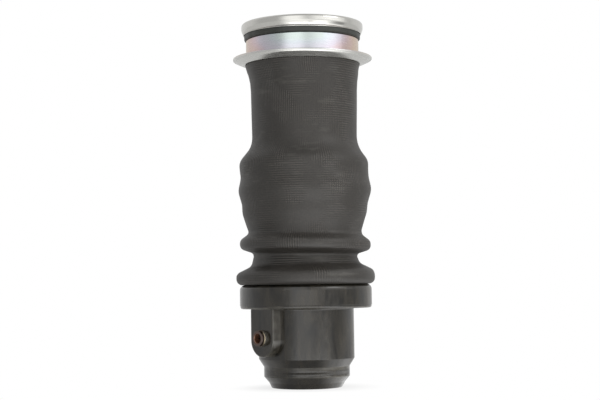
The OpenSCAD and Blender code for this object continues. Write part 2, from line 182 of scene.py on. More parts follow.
# azimuth of a point of the stage in degrees, counted as the lamps' is
def stageAzimuth(tree, place):
    front, right = (rotateAbout(camera["azimuth"] + turn, 0, 1, 0) for turn in (0, 90))
    ahead = add(tree, "ShaderNodeVectorMath", {0: place, 1: front}, output="Value", operation="DOT_PRODUCT")
    aside = add(tree, "ShaderNodeVectorMath", {0: place, 1: right}, output="Value", operation="DOT_PRODUCT")
    turn = add(tree, "ShaderNodeMath", {0: aside, 1: ahead}, operation="ARCTAN2")
    return add(tree, "ShaderNodeMath", {0: turn}, operation="DEGREES")


# a glow with patches added to it; along is what their start and end are on, an elevation or a distance
def addPatches(tree, glow, turn, along, patches):
    for patch in patches.values():
        aside = add(tree, "ShaderNodeMath", {0: turn, 1: patch["azimuth"]}, operation="SUBTRACT")
        aside = add(tree, "ShaderNodeMath", {0: aside, 1: 180, 2: -180}, operation="WRAP")
        aside = add(tree, "ShaderNodeMath", {0: aside}, operation="ABSOLUTE")
        edges = [(aside, (patch["half"], patch["half"] + patch["soft"]), 1, 0)]
        if "start" in patch:
            edges.append((along, patch["start"], 0, 1))
        if "end" in patch:
            edges.append((along, patch["end"], 1, 0))
        share = patch["glow"]
        for value, (first, last), before, after in edges:
            inputs = {"From Min": first, "From Max": last, "To Min": before, "To Max": after}
            inputs["Value"] = value
            step = add(tree, "ShaderNodeMapRange", inputs, interpolation_type="SMOOTHSTEP")
            share = add(tree, "ShaderNodeMath", {0: step, 1: share}, operation="MULTIPLY")
        glow = add(tree, "ShaderNodeMath", {0: share, 1: glow}, operation="ADD")
    return glow


def makeTent():
    mesh = bpy.data.meshes.new("tent")
    columns, rows = tent["columns"], tent["rows"]
    points, faces = [], []
    for j in range(rows):
        for i in range(columns):
            points.append(rotateAbout(360 * i / columns, 90 * j / rows, tent["radius"], 0))
    for j in range(rows - 1):
        low, high = j * columns, (j + 1) * columns
        for i in range(columns):
            after = (i + 1) % columns
            faces.append((low + i, low + after, high + after, high + i))
    faces.append(tuple(range((rows - 1) * columns, rows * columns)))
    mesh.from_pydata(points, [], faces)
    made = bpy.data.objects.new("tent", mesh)
    bpy.context.scene.collection.objects.link(made)
    material, tree = stageMaterial("tentCloth")
    place = add(tree, "ShaderNodeTexCoord", output="Object")
    turn = stageAzimuth(tree, place)
    height = add(tree, "ShaderNodeSeparateXYZ", {0: place}).node.outputs["Z"]
    slope = add(tree, "ShaderNodeMath", {0: height, 1: tent["radius"]}, operation="DIVIDE")
    slope = add(tree, "ShaderNodeMath", {0: slope}, operation="ARCSINE")
    slope = add(tree, "ShaderNodeMath", {0: slope}, operation="DEGREES")
    glow = addPatches(tree, tent["cloth"], turn, slope, tent["panels"])
    cloth = add(tree, "ShaderNodeEmission", {"Color": "#ffffff", "Strength": glow})
    add(tree, "ShaderNodeOutputMaterial", {"Surface": cloth})
    mesh.materials.append(material)
    made.visible_camera = made.visible_diffuse = False
    made.visible_shadow = made.visible_transmission = False


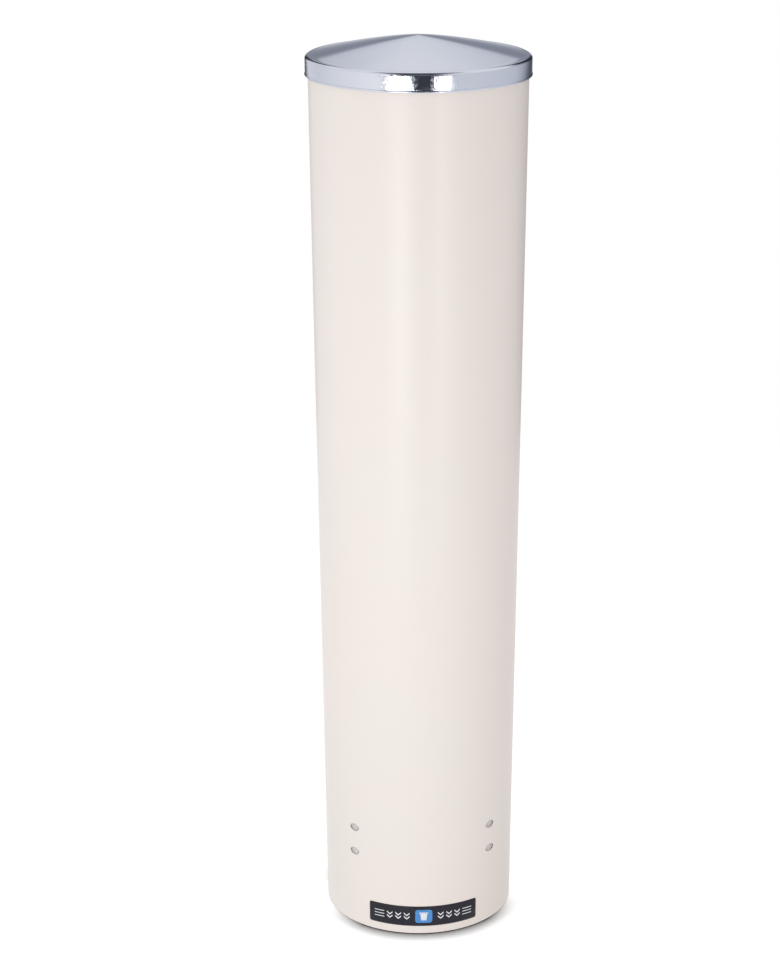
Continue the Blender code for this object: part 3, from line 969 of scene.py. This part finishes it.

----

| Work required |
Give the entries once more, exactly as they appear.

| Exercise solution |
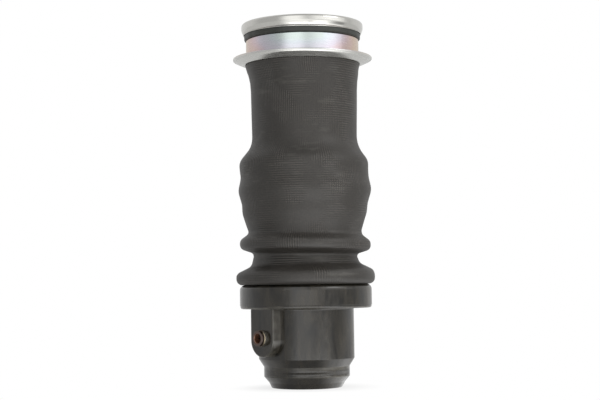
The OpenSCAD and Blender code for this object continues. Write part 2, from line 182 of scene.py on. More parts follow.
# azimuth of a point of the stage in degrees, counted as the lamps' is
def stageAzimuth(tree, place):
    front, right = (rotateAbout(camera["azimuth"] + turn, 0, 1, 0) for turn in (0, 90))
    ahead = add(tree, "ShaderNodeVectorMath", {0: place, 1: front}, output="Value", operation="DOT_PRODUCT")
    aside = add(tree, "ShaderNodeVectorMath", {0: place, 1: right}, output="Value", operation="DOT_PRODUCT")
    turn = add(tree, "ShaderNodeMath", {0: aside, 1: ahead}, operation="ARCTAN2")
    return add(tree, "ShaderNodeMath", {0: turn}, operation="DEGREES")


# a glow with patches added to it; along is what their start and end are on, an elevation or a distance
def addPatches(tree, glow, turn, along, patches):
    for patch in patches.values():
        aside = add(tree, "ShaderNodeMath", {0: turn, 1: patch["azimuth"]}, operation="SUBTRACT")
        aside = add(tree, "ShaderNodeMath", {0: aside, 1: 180, 2: -180}, operation="WRAP")
        aside = add(tree, "ShaderNodeMath", {0: aside}, operation="ABSOLUTE")
        edges = [(aside, (patch["half"], patch["half"] + patch["soft"]), 1, 0)]
        if "start" in patch:
            edges.append((along, patch["start"], 0, 1))
        if "end" in patch:
            edges.append((along, patch["end"], 1, 0))
        share = patch["glow"]
        for value, (first, last), before, after in edges:
            inputs = {"From Min": first, "From Max": last, "To Min": before, "To Max": after}
            inputs["Value"] = value
            step = add(tree, "ShaderNodeMapRange", inputs, interpolation_type="SMOOTHSTEP")
            share = add(tree, "ShaderNodeMath", {0: step, 1: share}, operation="MULTIPLY")
        glow = add(tree, "ShaderNodeMath", {0: share, 1: glow}, operation="ADD")
    return glow


def makeTent():
    mesh = bpy.data.meshes.new("tent")
    columns, rows = tent["columns"], tent["rows"]
    points, faces = [], []
    for j in range(rows):
        for i in range(columns):
            points.append(rotateAbout(360 * i / columns, 90 * j / rows, tent["radius"], 0))
    for j in range(rows - 1):
        low, high = j * columns, (j + 1) * columns
        for i in range(columns):
            after = (i + 1) % columns
            faces.append((low + i, low + after, high + after, high + i))
    faces.append(tuple(range((rows - 1) * columns, rows * columns)))
    mesh.from_pydata(points, [], faces)
    made = bpy.data.objects.new("tent", mesh)
    bpy.context.scene.collection.objects.link(made)
    material, tree = stageMaterial("tentCloth")
    place = add(tree, "ShaderNodeTexCoord", output="Object")
    turn = stageAzimuth(tree, place)
    height = add(tree, "ShaderNodeSeparateXYZ", {0: place}).node.outputs["Z"]
    slope = add(tree, "ShaderNodeMath", {0: height, 1: tent["radius"]}, operation="DIVIDE")
    slope = add(tree, "ShaderNodeMath", {0: slope}, operation="ARCSINE")
    slope = add(tree, "ShaderNodeMath", {0: slope}, operation="DEGREES")
    glow = addPatches(tree, tent["cloth"], turn, slope, tent["panels"])
    cloth = add(tree, "ShaderNodeEmission", {"Color": "#ffffff", "Strength": glow})
    add(tree, "ShaderNodeOutputMaterial", {"Surface": cloth})
    mesh.materials.append(material)
    made.visible_camera = made.visible_diffuse = False
    made.visible_shadow = made.visible_transmission = False


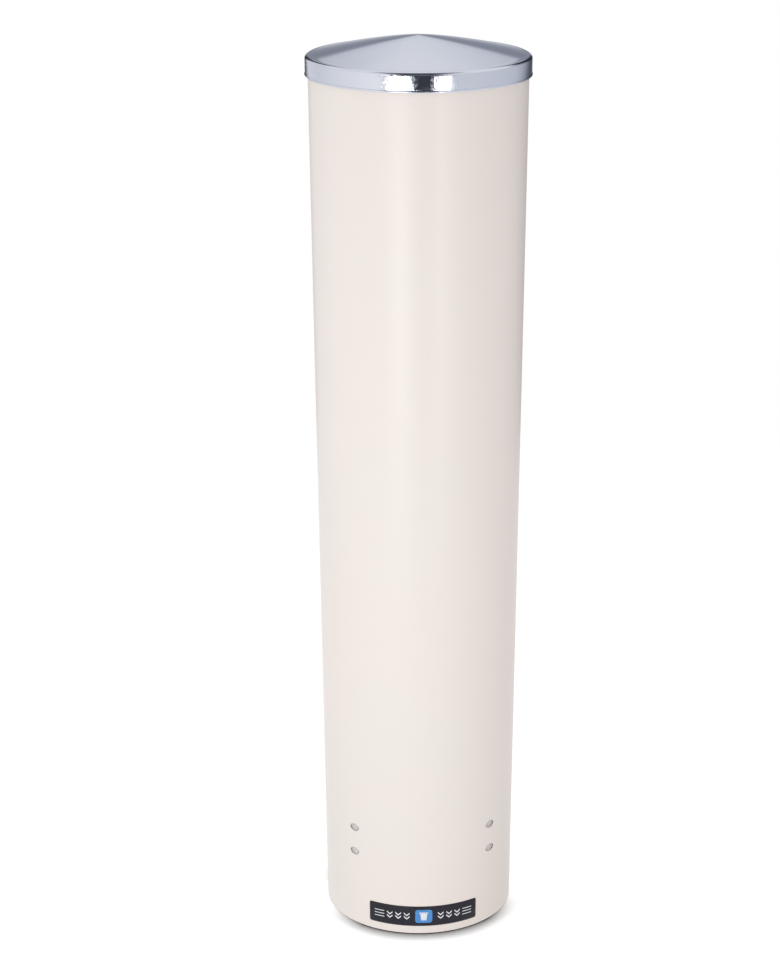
Continue the Blender code for this object: part 3, from line 969 of scene.py. This part finishes it.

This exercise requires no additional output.